= TASK GOAL =
The material below holds a span beginning at the line with "Write part 2" and ending at the line with "front of the". Quote that span exactly, both ends included, and only that span.

= MATERIAL FOR THIS TASK =
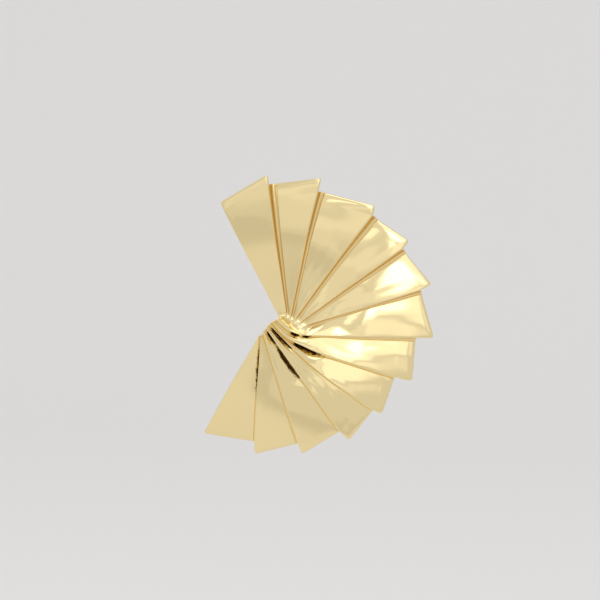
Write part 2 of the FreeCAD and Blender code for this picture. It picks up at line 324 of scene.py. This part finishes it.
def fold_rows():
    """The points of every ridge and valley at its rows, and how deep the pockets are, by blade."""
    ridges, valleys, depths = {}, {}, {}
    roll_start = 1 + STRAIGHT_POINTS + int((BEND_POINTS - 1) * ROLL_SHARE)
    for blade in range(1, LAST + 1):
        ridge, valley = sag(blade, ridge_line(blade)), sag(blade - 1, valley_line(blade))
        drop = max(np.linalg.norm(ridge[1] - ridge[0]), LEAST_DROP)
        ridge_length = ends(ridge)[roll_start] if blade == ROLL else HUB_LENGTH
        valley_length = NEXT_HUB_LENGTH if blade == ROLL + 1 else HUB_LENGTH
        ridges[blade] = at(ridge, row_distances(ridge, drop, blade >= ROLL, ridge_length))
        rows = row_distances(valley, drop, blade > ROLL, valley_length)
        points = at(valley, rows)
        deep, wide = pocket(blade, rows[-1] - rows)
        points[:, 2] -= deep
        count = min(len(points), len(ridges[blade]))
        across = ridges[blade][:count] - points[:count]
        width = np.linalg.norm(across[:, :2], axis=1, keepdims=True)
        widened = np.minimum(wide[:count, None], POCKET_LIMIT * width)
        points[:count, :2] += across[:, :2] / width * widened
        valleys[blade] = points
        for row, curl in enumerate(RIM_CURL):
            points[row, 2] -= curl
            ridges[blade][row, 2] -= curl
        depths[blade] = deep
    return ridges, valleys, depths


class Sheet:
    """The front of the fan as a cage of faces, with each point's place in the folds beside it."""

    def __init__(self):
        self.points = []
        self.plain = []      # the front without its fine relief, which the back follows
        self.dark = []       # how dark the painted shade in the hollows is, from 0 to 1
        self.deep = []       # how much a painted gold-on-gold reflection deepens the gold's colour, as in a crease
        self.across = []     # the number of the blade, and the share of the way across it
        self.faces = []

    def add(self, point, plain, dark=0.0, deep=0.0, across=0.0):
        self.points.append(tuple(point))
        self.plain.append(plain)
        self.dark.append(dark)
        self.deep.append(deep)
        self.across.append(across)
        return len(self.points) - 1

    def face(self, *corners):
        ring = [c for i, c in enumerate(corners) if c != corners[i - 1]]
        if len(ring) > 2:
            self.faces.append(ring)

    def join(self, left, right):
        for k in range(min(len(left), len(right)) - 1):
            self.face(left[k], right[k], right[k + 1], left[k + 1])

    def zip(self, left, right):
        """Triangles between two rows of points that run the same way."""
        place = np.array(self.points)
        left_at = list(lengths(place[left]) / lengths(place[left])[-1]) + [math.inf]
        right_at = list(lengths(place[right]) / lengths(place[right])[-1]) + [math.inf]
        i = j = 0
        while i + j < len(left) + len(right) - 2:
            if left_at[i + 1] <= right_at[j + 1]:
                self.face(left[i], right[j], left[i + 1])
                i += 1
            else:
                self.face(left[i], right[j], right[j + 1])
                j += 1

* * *

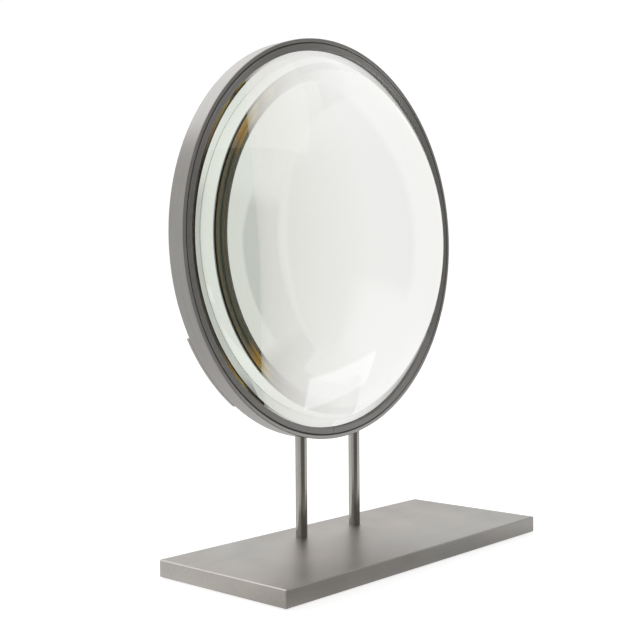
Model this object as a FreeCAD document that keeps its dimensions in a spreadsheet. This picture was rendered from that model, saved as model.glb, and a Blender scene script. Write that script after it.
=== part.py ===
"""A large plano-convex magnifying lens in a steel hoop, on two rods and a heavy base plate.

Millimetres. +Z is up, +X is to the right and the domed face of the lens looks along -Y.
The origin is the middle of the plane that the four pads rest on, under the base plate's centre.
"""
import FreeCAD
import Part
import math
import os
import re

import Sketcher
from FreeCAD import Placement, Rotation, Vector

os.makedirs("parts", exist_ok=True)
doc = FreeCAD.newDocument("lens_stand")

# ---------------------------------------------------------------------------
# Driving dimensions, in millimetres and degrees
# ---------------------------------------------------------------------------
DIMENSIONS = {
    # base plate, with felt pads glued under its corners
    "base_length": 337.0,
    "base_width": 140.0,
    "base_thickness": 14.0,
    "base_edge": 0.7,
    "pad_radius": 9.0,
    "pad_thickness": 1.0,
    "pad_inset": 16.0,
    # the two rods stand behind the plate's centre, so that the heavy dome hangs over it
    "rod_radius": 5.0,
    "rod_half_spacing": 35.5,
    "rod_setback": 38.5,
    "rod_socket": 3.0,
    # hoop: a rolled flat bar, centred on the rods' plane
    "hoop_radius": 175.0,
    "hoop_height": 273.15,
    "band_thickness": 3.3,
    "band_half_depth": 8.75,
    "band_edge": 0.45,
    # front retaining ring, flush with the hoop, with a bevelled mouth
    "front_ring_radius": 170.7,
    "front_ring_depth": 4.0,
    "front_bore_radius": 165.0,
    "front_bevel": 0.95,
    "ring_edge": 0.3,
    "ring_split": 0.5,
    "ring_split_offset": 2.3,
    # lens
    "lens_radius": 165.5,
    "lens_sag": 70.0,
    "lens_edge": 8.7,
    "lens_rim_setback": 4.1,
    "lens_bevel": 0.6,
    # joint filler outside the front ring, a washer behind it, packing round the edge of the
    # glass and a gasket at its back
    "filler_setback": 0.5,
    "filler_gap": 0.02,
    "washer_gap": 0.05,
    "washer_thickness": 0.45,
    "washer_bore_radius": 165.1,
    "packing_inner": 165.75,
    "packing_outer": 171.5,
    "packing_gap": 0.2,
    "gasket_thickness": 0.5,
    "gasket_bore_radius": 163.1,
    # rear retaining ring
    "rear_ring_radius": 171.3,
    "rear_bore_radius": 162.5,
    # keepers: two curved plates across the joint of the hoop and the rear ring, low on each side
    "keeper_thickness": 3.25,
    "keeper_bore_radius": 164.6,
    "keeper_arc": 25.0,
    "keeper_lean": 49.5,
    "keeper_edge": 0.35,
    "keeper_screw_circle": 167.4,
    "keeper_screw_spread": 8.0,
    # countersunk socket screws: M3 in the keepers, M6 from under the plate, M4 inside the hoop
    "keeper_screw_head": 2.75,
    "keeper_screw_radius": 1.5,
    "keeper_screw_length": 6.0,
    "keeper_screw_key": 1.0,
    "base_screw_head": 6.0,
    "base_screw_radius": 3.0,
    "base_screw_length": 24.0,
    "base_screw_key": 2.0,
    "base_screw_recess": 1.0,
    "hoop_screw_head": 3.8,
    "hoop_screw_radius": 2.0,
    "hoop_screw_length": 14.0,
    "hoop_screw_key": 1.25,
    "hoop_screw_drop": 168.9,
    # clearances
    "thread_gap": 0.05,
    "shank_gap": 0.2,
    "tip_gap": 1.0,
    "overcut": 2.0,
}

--

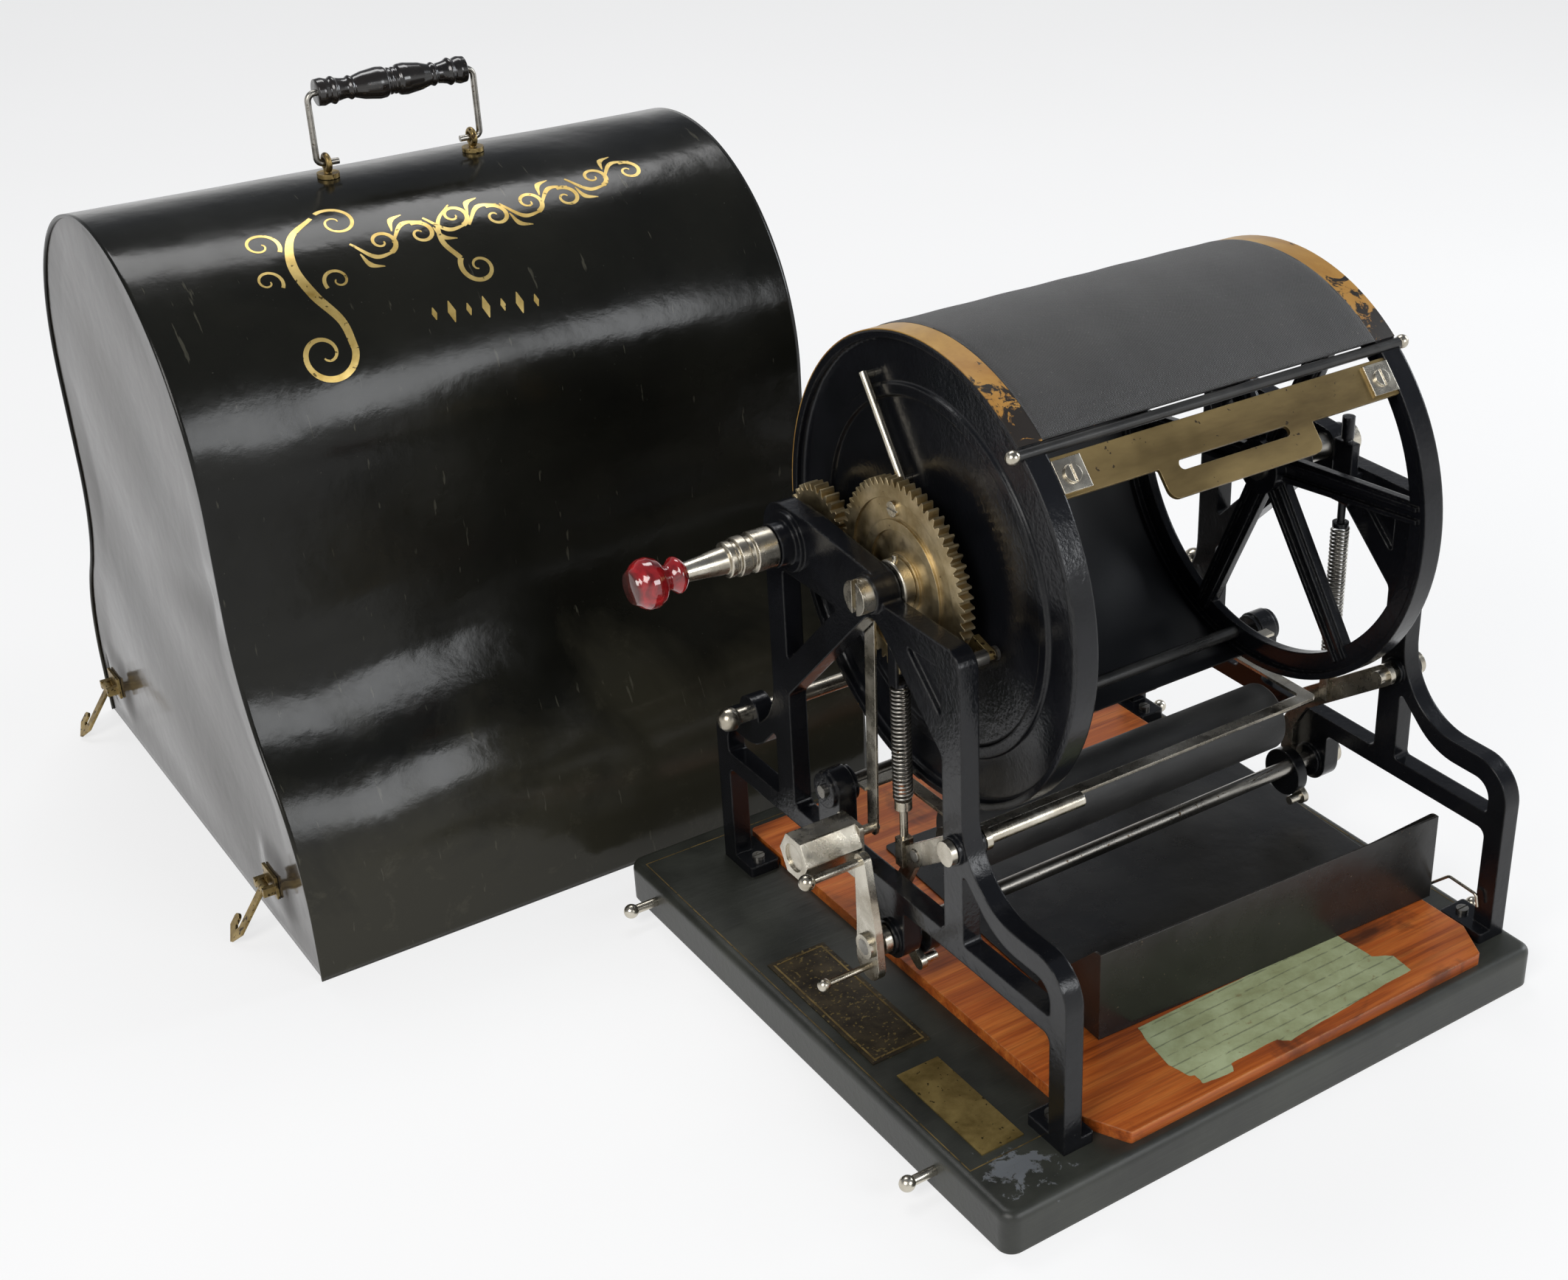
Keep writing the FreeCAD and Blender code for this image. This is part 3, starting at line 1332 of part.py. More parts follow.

= EXERCISE OUTPUT =
Write part 2 of the FreeCAD and Blender code for this picture. It picks up at line 324 of scene.py. This part finishes it.
def fold_rows():
    """The points of every ridge and valley at its rows, and how deep the pockets are, by blade."""
    ridges, valleys, depths = {}, {}, {}
    roll_start = 1 + STRAIGHT_POINTS + int((BEND_POINTS - 1) * ROLL_SHARE)
    for blade in range(1, LAST + 1):
        ridge, valley = sag(blade, ridge_line(blade)), sag(blade - 1, valley_line(blade))
        drop = max(np.linalg.norm(ridge[1] - ridge[0]), LEAST_DROP)
        ridge_length = ends(ridge)[roll_start] if blade == ROLL else HUB_LENGTH
        valley_length = NEXT_HUB_LENGTH if blade == ROLL + 1 else HUB_LENGTH
        ridges[blade] = at(ridge, row_distances(ridge, drop, blade >= ROLL, ridge_length))
        rows = row_distances(valley, drop, blade > ROLL, valley_length)
        points = at(valley, rows)
        deep, wide = pocket(blade, rows[-1] - rows)
        points[:, 2] -= deep
        count = min(len(points), len(ridges[blade]))
        across = ridges[blade][:count] - points[:count]
        width = np.linalg.norm(across[:, :2], axis=1, keepdims=True)
        widened = np.minimum(wide[:count, None], POCKET_LIMIT * width)
        points[:count, :2] += across[:, :2] / width * widened
        valleys[blade] = points
        for row, curl in enumerate(RIM_CURL):
            points[row, 2] -= curl
            ridges[blade][row, 2] -= curl
        depths[blade] = deep
    return ridges, valleys, depths


class Sheet:
    """The front of the fan as a cage of faces, with each point's place in the folds beside it."""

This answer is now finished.